Летом 1869 года, когда Герцен заканчивал свои „Письма к старому товарищу“, а Бакунин писал следующую пропагандистскую брошюру „Наука и насущное революционное дело“, Нечаев появился в Москве.
„Мандат, — пишет Ралли, — данный Бакуниным, а также рекомендация к Любену Каравелову в Бухарест, много послужили Нечаеву. В Москве в особенности этот мандат произвел большое впечатление на Успенского и других“.[414]
Упорно и настойчиво действуя от лица мифического Центрального русского комитета, связанного с Европейским революционным комитетом, он сумел объединить рвущуюся к реальной борьбе молодежь в несколько кружков. Однако иезуитские методы работы: составление взаимных характеристик членов кружка друг на друга, диктаторство Нечаева, наконец, само содержание предлагаемой им программы борьбы — все это не могло надолго удержать в подчинении молодых людей и никак не способствовало созданию той централизованной организации с железной дисциплиной, о которой мечтал Нечаев. Оппозиция к его планам, проявленная студентом Ивановым, кончилась трагически для последнего. Стремясь укрепить свой авторитет диктатора, не допустить ни малейшего отступления от проповедуемых им истин, а также устрашить других членов организации и „связать их кровью“, Нечаев в сообществе с Успенским, Кузнецовым, Прыжовым и Николаевым организовал убийство Иванова.

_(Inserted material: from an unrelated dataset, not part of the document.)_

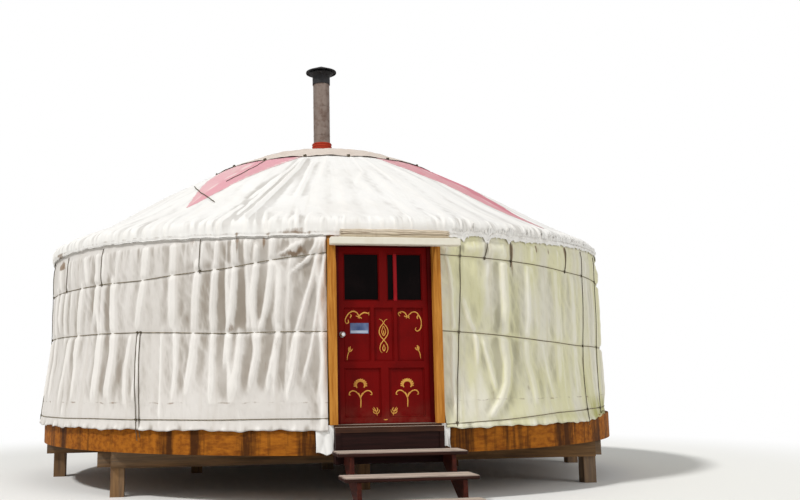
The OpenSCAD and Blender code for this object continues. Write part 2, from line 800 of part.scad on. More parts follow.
deck_posts();
deck_beams();
deck_joists();
floor_deck();
skirt_front();
skirt_rear();
door_sill();
entry_riser();
stair_stringers();
stair_treads();
door_jambs();
door_head();
door_casing();
pole_header();
lintel();
door_flap_roll();
hem_flaps();
door_leaf();
door_panels();
door_glass();
knob_roses();
door_knob();
hinge_frame_plates();
hinge_leaf_plates();
lattice_1();
lattice_2();
lattice_3();
lattice_4();
lattice_5();
lattice_6();
roof_poles();
crown_ring();
crown_spokes();
wall_cover_left();
wall_cover_back();
wall_cover_right();
roof_cover_front();
roof_cover_rear();
crown_cover();
girth_ropes();
tie_ropes();
flue_pipe();
flue_bracket();
flue_boot();
flue_cap();
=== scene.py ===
import math
import random

import bpy
import numpy as np
from mathutils import Matrix, Vector


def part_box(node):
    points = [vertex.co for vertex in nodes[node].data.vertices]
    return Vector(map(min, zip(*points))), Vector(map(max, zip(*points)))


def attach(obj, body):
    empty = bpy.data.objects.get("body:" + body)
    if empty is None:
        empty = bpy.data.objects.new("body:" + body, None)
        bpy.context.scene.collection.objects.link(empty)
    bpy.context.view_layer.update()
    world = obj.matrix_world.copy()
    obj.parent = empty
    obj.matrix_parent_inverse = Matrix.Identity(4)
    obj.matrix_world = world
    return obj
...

Опубликованное недавно во французском журнале письмо Г. А. Лопатина к Н. А. Герцен (дочери) от 1 августа 1870 года следующим образом повествует об этом событии: „…Я знал, что У[спенск]ий выманил И[вано]ва в лес под приличным предлогом, и я всегда удивлялся, почему, идя с ним рядом, он не выстрелил ему в висок? Для чего тут понадобилось пять человек? Но теперь мне пишут, что, по рассказам участников, они так растерялись, что забыли, что при них есть оружие, и стали бить И[ванова] камнями и кулаками и душить руками; вообще убийство было самое зверское. Когда Иванов был уже мертв, Нечаев вспомнил о револьвере и для большей уверенности выстрелил трупу в голову“.[415]